Rather than expending precious time developing memoranda of understanding, the S&T division is focusing on establishing less formal working agreements and collaborative relationships.

“That’s what we did in Spain. We didn’t need an agreement. We had a plan of action and it’s working because that’s how you discover who does what and who the movers and shakers are,” says Robert Lee, former director of the S&T division and now its principal advisor. “The South Africans are interested in working with us but they don’t want an agreement. What they want is to see where we can work together in collaboration.”

The area that holds the most potential for improved efficiencies is the training of existing DFAIT personnel stationed abroad.
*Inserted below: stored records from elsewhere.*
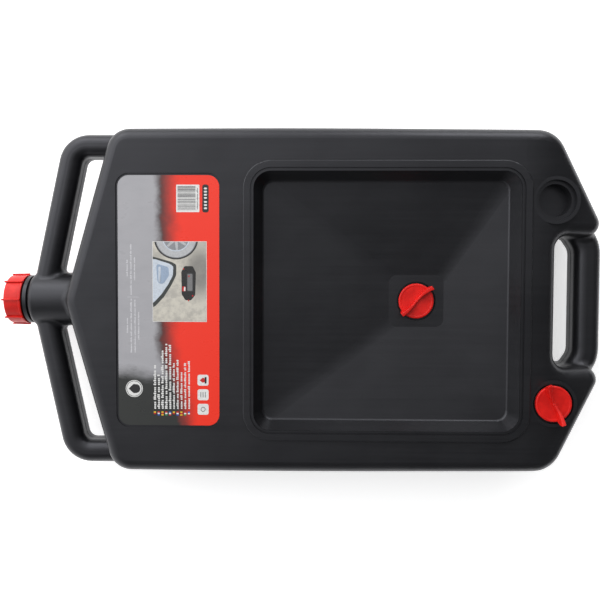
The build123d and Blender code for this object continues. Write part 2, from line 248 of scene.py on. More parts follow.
@dataclass(frozen=True)
class RedPlastic:
    """Injection-moulded red polypropylene: semi-gloss, a little cloudy, with fine sink and scuffs."""

    base: Colour = (0.70, 0.014, 0.010)
    deep: Colour = (0.58, 0.008, 0.006)

    def material(self, name: str) -> bpy.types.Material:
        """Builds the material."""
        sheet = NodeSheet(name)
        clouds = sheet.noise(sheet.place, 90.0, 4.0, 0.6)
        scuffs = sheet.noise(sheet.mapped((0, 0, 0), (0.006, 0.0012, 0.003)), 1.0, 5.0, 0.65)
        colour = sheet.mix(sheet.ramp(clouds, 0.35, 0.65), self.base, self.deep)
        rough = sheet.maths("ADD", sheet.ramp(clouds, 0.3, 0.7, 0.30, 0.38),
                            sheet.ramp(scuffs, 0.52, 0.72, 0.0, 0.14))
        sink = sheet.bump(clouds, 0.00022)
        grained = sheet.bump(sheet.noise(sheet.place, 2600.0, 2.0), 0.00003, 1.0, sink)
        return sheet.finish(Base_Color=colour, Roughness=rough, Normal=grained, IOR=1.49,
                            Specular_IOR_Level=0.30, Subsurface_Weight=0.06,
                            Subsurface_Radius=(0.004, 0.001, 0.001), Subsurface_Scale=0.3)


@dataclass(frozen=True)
class Rubber:
    """Matt black nitrile rubber of the plugs' seals."""

    base: Colour = (0.012, 0.012, 0.013)

    def material(self, name: str) -> bpy.types.Material:
        """Builds the material."""
        sheet = NodeSheet(name)
        bloom = sheet.noise(sheet.place, 320.0, 4.0, 0.6)
        colour = sheet.mix(sheet.ramp(bloom, 0.5, 0.8), self.base, (0.035, 0.034, 0.033))
        skin = sheet.bump(sheet.noise(sheet.place, 3000.0, 3.0), 0.00004)
        return sheet.finish(Base_Color=colour, Roughness=sheet.ramp(bloom, 0.3, 0.7, 0.55, 0.8), Normal=skin)


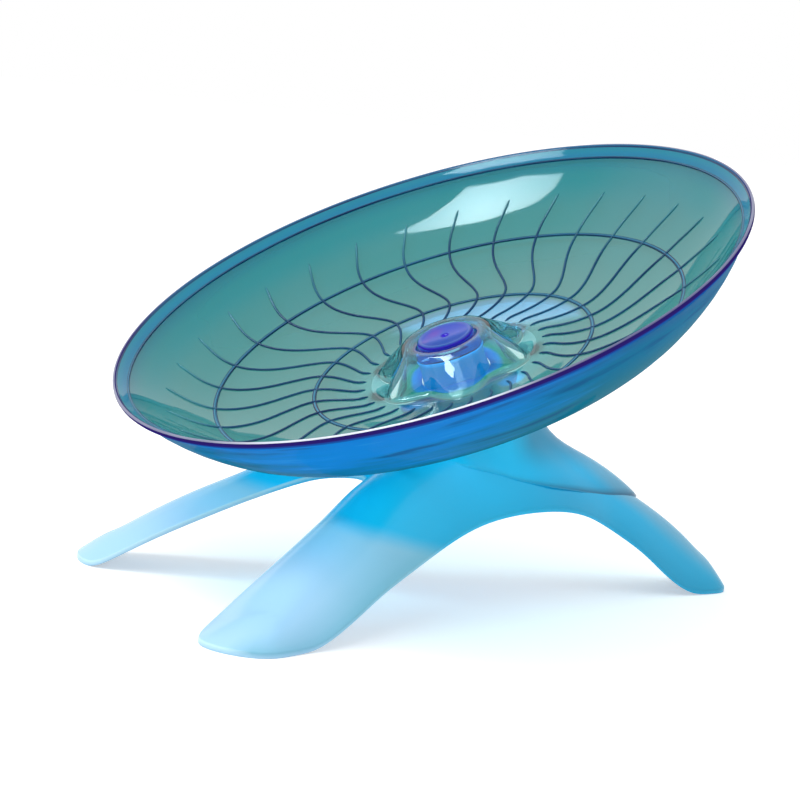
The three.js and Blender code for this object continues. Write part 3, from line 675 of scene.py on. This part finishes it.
def make_shell():
    """The clear shell is one spun section. The bell's rings are then swollen into lobes."""
    profile, outside, inside = shell_profile()
    bm = spun(profile, DISH_STEPS, zone=shell_zone)
    for vert in bm.verts:
        angle = math.atan2(vert.co.y, vert.co.x)
        radius = math.hypot(vert.co.x, vert.co.y)
        level = level_key(vert.co.z)
        if radius > LOBE_RADIUS + 1 or radius < WELL_OUTSIDE + 0.2:
            continue
        if level in outside and radius < HUB_TOP_RADIUS + PLAIN_FLARE + 0.1:
            reach = lobed(angle, *outside[level])
        elif level in inside:
            reach = lobed(angle, *inside[level])
        else:
            continue
        vert.co.x, vert.co.y = reach * math.cos(angle), reach * math.sin(angle)
    piece("dish_shell", bm, dish_place, SHELL, "saucer", ("dish",))


def rib_point(radius):
    share = (radius - RIB_FROM) / (RIB_TO - RIB_FROM)
    angle = (RIB_PHASE + along_table(RIB_SWING, share)) * DEG
    return Vector((radius * math.cos(angle), radius * math.sin(angle), inner_height(radius)
                   + RIB_LIFT))


def make_ribs():
    """One rib is a section drawn along its path; it is then copied round the dish."""
    points = [rib_point(RIB_FROM + (RIB_TO - RIB_FROM) * k / RIB_STEPS)
              for k in range(RIB_STEPS + 1)]
    turns = [TURN * k / RIB_SIDES for k in range(RIB_SIDES)]
    up = Vector((0, 0, RIB_HEIGHT))
    rings = []
    for k, point in enumerate(points):
        ahead = points[min(k + 1, RIB_STEPS)] - points[max(k - 1, 0)]
        across = Vector((-ahead.y, ahead.x, 0)).normalized() * RIB_HALF_WIDTH
        taper = RIB_END if k in (0, RIB_STEPS) else 1
        rings.append([point + (across * math.cos(turn) + up * math.sin(turn)) * taper
                      for turn in turns])
    bm = through_rings(rings)
    ends = [edge for edge in bm.edges if edge.is_boundary]
    bmesh.ops.holes_fill(bm, edges=ends, sides=RIB_SIDES)
    bmesh.ops.recalc_face_normals(bm, faces=bm.faces)
    bmesh.ops.spin(bm, geom=bm.verts[:] + bm.edges[:] + bm.faces[:], cent=(0, 0, 0),
                   axis=(0, 0, 1), angle=TURN * (RIB_COUNT - 1) / RIB_COUNT, steps=RIB_COUNT - 1,
                   use_duplicate=True)
    bmesh.ops.recalc_face_normals(bm, faces=bm.faces)
    piece("floor_ribs", bm, dish_place, (rib_navy,), "saucer")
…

The S&T division has only six S&T counsellors and while considerable effort has been expended to “sensitize” other officers in the field, much work remains to be done.

“In order for own economy to remain competitive, we have to be in a position to help our companies and our research institutions to position themselves abroad in the area of S&T,” says Morin. “Most of our people in the field working in trade have not been terribly sensitized to that area. It has to enter the mainstream consciousness of all people working in the areas of economics and trade.”

Raising awareness within the domestic S&T community is also proving challenging. As an outgoing S&T counsellor points out, lack of awareness extends throughout the public and university sectors (see back page). Dr Philip Hicks calls for government to follow through on the ACST recommendation for an international S&T fund and concludes that it’s time Ottawa “really got serious” about global S&T.